_TASK STATEMENT_
Beneath this instruction is a block of data; output from it exactly the lines that run from the one containing "Keep writing the" through the one containing "above: Whether it lies on top.", inclusive.

_DATA PROVIDED_
|---|
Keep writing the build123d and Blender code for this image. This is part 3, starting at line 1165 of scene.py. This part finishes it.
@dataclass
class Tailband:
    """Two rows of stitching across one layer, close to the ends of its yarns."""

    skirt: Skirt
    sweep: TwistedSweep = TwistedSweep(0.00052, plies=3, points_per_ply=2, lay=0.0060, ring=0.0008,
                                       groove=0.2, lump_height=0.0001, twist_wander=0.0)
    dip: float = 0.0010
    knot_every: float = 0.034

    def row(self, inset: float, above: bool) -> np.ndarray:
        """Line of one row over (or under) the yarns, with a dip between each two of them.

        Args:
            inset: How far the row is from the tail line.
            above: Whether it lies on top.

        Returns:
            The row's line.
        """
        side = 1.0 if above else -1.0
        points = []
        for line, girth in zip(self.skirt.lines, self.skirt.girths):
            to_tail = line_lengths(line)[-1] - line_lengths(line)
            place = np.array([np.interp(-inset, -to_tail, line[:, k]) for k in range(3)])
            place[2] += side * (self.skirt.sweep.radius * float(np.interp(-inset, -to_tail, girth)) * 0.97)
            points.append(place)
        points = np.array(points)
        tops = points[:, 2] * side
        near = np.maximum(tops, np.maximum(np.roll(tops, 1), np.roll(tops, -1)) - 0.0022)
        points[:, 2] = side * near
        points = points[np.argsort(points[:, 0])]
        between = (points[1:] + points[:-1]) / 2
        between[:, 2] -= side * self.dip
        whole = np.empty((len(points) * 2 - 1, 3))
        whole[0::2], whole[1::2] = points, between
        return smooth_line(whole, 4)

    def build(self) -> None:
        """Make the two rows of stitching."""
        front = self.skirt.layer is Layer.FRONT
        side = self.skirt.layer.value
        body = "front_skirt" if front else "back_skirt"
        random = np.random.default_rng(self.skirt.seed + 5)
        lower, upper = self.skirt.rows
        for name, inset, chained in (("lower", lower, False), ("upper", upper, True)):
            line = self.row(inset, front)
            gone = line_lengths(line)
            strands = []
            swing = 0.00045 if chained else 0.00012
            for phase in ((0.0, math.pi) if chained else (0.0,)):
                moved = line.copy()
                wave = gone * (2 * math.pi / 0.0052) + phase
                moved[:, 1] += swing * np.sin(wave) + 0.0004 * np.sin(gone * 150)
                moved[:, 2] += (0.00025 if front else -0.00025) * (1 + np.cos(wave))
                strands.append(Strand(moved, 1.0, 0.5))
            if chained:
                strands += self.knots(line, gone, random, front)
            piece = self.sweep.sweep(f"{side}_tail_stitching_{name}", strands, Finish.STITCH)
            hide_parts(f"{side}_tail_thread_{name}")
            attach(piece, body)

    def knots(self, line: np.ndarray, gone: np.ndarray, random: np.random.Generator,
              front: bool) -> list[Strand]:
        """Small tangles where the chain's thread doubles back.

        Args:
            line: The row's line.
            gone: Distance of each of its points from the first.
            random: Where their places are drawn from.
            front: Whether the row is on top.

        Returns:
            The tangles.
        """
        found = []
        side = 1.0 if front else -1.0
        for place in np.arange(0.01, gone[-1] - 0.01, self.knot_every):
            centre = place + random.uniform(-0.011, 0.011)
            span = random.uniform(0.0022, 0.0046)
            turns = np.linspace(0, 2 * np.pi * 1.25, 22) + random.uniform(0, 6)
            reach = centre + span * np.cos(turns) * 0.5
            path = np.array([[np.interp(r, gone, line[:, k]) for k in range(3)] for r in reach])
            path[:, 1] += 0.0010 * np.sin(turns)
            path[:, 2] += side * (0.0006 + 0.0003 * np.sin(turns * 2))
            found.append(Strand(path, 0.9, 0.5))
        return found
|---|
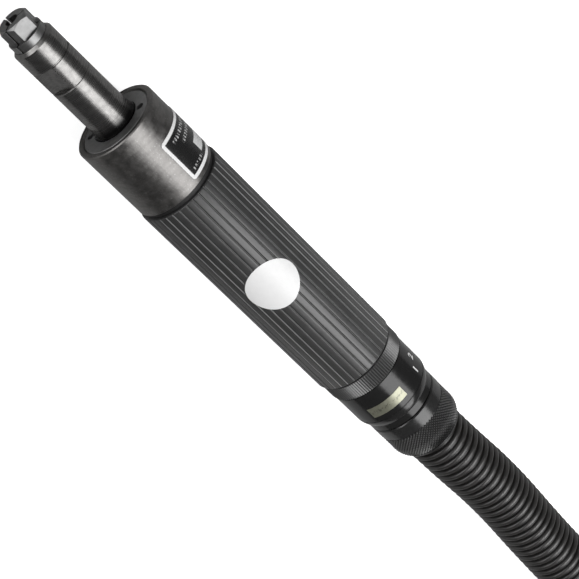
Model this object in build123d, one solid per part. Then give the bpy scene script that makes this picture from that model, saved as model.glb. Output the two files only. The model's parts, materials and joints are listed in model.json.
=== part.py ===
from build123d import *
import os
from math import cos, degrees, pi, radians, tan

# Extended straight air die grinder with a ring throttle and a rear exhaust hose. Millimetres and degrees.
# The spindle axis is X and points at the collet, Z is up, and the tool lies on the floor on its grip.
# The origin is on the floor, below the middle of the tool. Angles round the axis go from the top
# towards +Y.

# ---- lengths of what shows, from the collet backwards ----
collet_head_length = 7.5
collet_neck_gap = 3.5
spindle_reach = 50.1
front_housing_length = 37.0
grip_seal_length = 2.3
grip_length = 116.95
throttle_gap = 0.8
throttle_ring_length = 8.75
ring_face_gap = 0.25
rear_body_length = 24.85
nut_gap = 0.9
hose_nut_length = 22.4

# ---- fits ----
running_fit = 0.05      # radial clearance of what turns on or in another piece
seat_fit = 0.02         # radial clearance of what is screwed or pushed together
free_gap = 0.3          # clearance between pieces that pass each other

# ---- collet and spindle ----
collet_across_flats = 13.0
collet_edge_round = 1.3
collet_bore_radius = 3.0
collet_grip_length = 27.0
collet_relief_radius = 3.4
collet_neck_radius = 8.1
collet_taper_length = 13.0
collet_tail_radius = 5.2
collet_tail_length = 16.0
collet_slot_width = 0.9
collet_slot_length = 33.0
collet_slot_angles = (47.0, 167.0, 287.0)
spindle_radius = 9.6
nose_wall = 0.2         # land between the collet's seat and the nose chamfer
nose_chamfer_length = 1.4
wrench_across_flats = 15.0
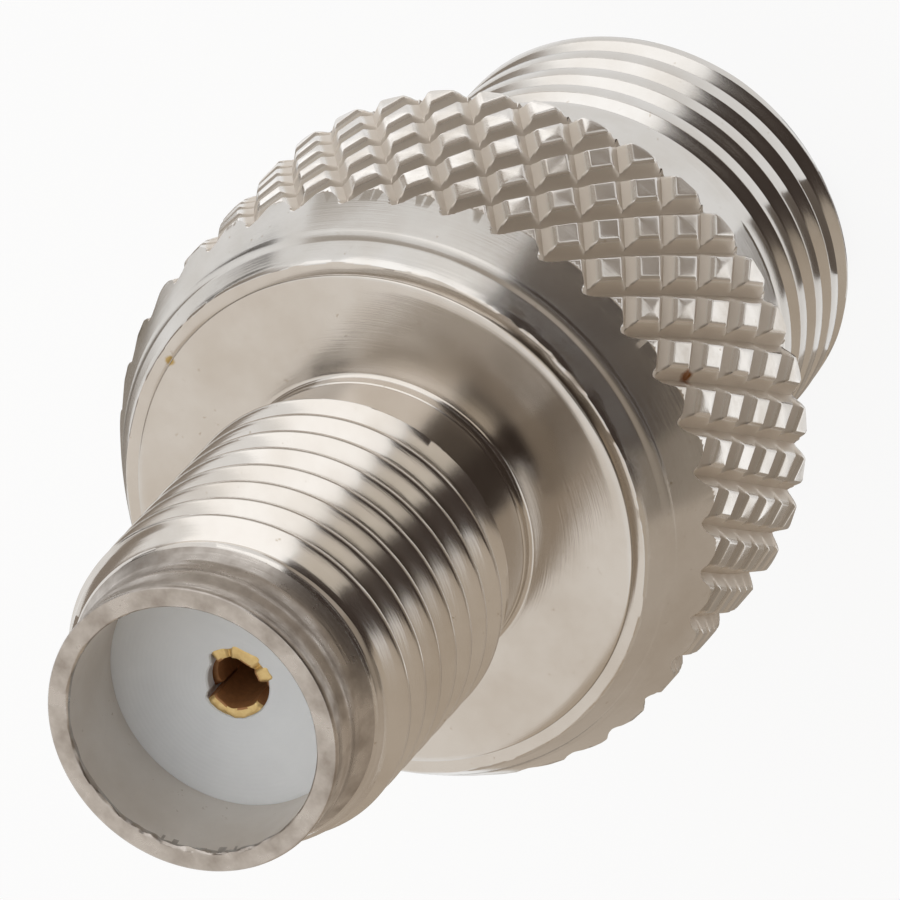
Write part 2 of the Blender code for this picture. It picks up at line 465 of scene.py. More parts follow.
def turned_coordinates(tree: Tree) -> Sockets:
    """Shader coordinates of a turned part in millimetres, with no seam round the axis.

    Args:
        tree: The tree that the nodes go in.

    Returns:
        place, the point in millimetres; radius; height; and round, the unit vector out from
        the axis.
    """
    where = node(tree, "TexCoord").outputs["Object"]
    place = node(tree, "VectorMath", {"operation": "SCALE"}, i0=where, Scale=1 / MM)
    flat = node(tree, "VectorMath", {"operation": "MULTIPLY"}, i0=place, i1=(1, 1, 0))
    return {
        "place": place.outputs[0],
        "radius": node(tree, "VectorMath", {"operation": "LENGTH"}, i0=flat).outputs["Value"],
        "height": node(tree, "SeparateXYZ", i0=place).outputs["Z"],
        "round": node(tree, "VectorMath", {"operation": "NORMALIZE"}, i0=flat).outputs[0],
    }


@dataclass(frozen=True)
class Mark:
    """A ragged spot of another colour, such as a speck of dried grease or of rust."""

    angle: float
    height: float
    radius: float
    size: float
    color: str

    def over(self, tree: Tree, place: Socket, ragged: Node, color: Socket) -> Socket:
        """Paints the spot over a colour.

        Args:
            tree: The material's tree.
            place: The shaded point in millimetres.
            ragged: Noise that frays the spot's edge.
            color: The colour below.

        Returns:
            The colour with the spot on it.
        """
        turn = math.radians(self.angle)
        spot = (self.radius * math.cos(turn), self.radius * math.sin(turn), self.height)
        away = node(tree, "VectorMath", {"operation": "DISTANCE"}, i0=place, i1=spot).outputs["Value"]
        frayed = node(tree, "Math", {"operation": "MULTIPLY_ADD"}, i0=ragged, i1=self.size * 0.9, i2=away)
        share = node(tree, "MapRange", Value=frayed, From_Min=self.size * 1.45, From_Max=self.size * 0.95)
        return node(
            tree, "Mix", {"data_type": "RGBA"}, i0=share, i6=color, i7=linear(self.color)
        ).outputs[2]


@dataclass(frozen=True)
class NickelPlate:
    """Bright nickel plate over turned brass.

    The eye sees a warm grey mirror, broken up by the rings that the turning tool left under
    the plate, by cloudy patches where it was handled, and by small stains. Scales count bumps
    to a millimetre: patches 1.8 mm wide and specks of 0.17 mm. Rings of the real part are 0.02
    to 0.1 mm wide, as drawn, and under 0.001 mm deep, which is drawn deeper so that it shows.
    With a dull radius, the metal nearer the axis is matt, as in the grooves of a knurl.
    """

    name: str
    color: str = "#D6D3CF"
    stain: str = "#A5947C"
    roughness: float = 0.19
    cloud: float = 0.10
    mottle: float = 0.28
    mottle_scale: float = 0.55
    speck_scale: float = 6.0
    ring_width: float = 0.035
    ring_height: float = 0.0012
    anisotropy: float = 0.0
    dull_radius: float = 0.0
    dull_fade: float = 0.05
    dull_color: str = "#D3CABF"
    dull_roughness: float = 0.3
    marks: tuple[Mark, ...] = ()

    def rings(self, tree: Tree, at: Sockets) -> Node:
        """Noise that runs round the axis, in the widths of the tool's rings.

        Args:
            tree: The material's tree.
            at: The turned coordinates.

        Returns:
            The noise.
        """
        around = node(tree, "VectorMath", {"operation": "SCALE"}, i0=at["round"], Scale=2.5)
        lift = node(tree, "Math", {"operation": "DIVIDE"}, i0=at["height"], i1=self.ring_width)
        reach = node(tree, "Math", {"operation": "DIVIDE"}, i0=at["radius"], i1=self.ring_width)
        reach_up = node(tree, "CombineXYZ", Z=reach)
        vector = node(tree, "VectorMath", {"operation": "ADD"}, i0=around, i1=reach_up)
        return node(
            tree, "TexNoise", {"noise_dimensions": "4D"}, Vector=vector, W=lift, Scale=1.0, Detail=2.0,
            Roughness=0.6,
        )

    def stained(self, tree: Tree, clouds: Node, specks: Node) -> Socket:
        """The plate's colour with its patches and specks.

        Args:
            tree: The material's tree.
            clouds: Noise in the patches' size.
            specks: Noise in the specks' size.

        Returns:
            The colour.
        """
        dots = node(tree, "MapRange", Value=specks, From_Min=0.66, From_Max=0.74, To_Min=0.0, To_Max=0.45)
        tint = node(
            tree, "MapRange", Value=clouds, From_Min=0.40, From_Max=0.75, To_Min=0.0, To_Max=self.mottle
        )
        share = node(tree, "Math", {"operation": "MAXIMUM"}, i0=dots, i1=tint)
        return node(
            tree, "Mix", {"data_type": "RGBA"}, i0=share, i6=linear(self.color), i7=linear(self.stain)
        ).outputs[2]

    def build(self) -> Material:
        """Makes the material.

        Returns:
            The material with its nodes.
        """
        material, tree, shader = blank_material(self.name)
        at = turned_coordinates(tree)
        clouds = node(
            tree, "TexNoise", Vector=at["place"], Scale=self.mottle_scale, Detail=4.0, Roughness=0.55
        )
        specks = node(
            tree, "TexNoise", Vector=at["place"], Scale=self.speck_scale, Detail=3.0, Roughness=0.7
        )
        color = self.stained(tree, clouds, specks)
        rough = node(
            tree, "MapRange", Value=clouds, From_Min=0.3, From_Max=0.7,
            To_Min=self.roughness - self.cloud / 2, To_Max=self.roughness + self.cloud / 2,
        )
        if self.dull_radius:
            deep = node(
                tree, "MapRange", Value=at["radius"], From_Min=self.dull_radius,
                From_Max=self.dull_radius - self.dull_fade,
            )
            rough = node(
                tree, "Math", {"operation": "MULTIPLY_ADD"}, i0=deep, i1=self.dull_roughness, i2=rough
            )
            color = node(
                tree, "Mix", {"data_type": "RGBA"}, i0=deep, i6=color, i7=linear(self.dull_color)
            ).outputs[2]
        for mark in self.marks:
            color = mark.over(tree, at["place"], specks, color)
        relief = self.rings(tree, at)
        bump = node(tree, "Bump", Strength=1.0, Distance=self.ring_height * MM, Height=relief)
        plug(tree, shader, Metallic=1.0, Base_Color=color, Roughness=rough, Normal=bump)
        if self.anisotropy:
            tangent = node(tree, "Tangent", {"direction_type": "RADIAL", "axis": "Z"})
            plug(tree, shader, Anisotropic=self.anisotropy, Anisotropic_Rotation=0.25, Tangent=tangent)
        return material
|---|
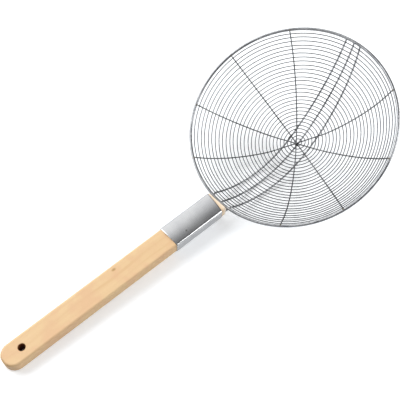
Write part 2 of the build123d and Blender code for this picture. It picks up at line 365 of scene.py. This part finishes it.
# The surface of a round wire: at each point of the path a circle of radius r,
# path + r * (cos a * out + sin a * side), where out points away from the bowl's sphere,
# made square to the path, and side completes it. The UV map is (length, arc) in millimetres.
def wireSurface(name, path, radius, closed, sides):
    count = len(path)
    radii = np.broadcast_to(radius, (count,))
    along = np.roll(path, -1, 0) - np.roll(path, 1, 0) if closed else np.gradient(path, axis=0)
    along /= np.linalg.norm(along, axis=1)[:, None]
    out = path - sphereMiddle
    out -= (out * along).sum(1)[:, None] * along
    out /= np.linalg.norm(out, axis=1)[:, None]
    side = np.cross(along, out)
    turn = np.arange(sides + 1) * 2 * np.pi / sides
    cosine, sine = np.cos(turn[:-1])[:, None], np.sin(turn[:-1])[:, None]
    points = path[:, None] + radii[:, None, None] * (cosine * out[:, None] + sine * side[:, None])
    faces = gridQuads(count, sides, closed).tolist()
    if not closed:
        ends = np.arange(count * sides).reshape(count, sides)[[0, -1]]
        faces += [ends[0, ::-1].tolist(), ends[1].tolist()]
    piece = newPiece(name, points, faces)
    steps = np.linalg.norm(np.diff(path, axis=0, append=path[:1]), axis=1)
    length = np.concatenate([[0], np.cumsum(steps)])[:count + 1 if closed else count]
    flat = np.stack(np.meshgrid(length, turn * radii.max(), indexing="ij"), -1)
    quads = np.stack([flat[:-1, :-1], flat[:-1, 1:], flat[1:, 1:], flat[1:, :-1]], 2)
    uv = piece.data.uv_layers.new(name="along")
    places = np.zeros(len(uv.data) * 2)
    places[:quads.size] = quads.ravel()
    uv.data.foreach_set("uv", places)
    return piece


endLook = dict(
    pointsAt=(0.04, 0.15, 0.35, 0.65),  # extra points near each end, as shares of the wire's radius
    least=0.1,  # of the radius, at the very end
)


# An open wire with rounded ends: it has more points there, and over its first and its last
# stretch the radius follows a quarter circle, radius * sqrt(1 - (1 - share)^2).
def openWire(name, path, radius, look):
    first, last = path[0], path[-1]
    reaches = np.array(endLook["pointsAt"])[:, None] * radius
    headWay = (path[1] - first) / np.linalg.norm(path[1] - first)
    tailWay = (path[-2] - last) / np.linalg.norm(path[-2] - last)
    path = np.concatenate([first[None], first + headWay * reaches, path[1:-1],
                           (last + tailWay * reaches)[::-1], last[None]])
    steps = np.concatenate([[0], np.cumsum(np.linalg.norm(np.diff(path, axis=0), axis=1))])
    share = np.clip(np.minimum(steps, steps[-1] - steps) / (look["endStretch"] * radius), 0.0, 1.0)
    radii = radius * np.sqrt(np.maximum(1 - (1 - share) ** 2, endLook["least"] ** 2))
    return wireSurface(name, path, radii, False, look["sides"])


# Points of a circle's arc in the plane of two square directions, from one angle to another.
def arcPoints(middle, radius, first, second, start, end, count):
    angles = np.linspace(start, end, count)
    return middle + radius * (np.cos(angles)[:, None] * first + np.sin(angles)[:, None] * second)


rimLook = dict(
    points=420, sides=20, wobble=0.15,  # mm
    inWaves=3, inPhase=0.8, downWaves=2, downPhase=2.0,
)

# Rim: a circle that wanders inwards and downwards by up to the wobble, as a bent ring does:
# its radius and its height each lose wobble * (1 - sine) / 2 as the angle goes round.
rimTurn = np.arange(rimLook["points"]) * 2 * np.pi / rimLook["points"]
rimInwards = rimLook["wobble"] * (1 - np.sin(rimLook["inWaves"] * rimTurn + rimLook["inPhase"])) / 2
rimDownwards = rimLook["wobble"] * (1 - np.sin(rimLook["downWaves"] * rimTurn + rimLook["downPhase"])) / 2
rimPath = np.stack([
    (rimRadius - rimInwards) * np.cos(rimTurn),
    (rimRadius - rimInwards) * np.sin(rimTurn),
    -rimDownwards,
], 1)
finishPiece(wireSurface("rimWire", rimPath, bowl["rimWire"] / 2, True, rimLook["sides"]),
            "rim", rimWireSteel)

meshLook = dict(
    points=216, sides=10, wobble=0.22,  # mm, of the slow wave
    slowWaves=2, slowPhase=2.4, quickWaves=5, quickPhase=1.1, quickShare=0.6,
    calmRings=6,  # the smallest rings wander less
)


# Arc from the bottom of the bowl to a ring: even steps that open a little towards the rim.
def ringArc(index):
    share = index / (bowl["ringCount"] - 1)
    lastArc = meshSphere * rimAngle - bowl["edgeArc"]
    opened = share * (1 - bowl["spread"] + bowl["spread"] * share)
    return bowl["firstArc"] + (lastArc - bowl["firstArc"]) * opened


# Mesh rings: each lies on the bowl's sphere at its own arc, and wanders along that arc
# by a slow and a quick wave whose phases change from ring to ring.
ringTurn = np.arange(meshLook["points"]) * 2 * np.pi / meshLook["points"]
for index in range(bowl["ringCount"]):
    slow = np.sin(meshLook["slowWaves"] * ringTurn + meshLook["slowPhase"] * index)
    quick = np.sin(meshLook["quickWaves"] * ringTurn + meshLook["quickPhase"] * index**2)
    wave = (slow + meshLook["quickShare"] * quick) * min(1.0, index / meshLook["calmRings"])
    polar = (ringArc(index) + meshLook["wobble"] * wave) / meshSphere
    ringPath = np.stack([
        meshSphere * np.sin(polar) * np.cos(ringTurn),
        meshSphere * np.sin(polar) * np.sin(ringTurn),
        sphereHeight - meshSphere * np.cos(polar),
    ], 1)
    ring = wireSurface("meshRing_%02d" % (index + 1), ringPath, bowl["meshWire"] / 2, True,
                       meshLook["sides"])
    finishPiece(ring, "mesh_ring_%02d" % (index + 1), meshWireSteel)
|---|
_RIGHT ANSWER_
Keep writing the build123d and Blender code for this image. This is part 3, starting at line 1165 of scene.py. This part finishes it.
@dataclass
class Tailband:
    """Two rows of stitching across one layer, close to the ends of its yarns."""

    skirt: Skirt
    sweep: TwistedSweep = TwistedSweep(0.00052, plies=3, points_per_ply=2, lay=0.0060, ring=0.0008,
                                       groove=0.2, lump_height=0.0001, twist_wander=0.0)
    dip: float = 0.0010
    knot_every: float = 0.034

    def row(self, inset: float, above: bool) -> np.ndarray:
        """Line of one row over (or under) the yarns, with a dip between each two of them.

        Args:
            inset: How far the row is from the tail line.
            above: Whether it lies on top.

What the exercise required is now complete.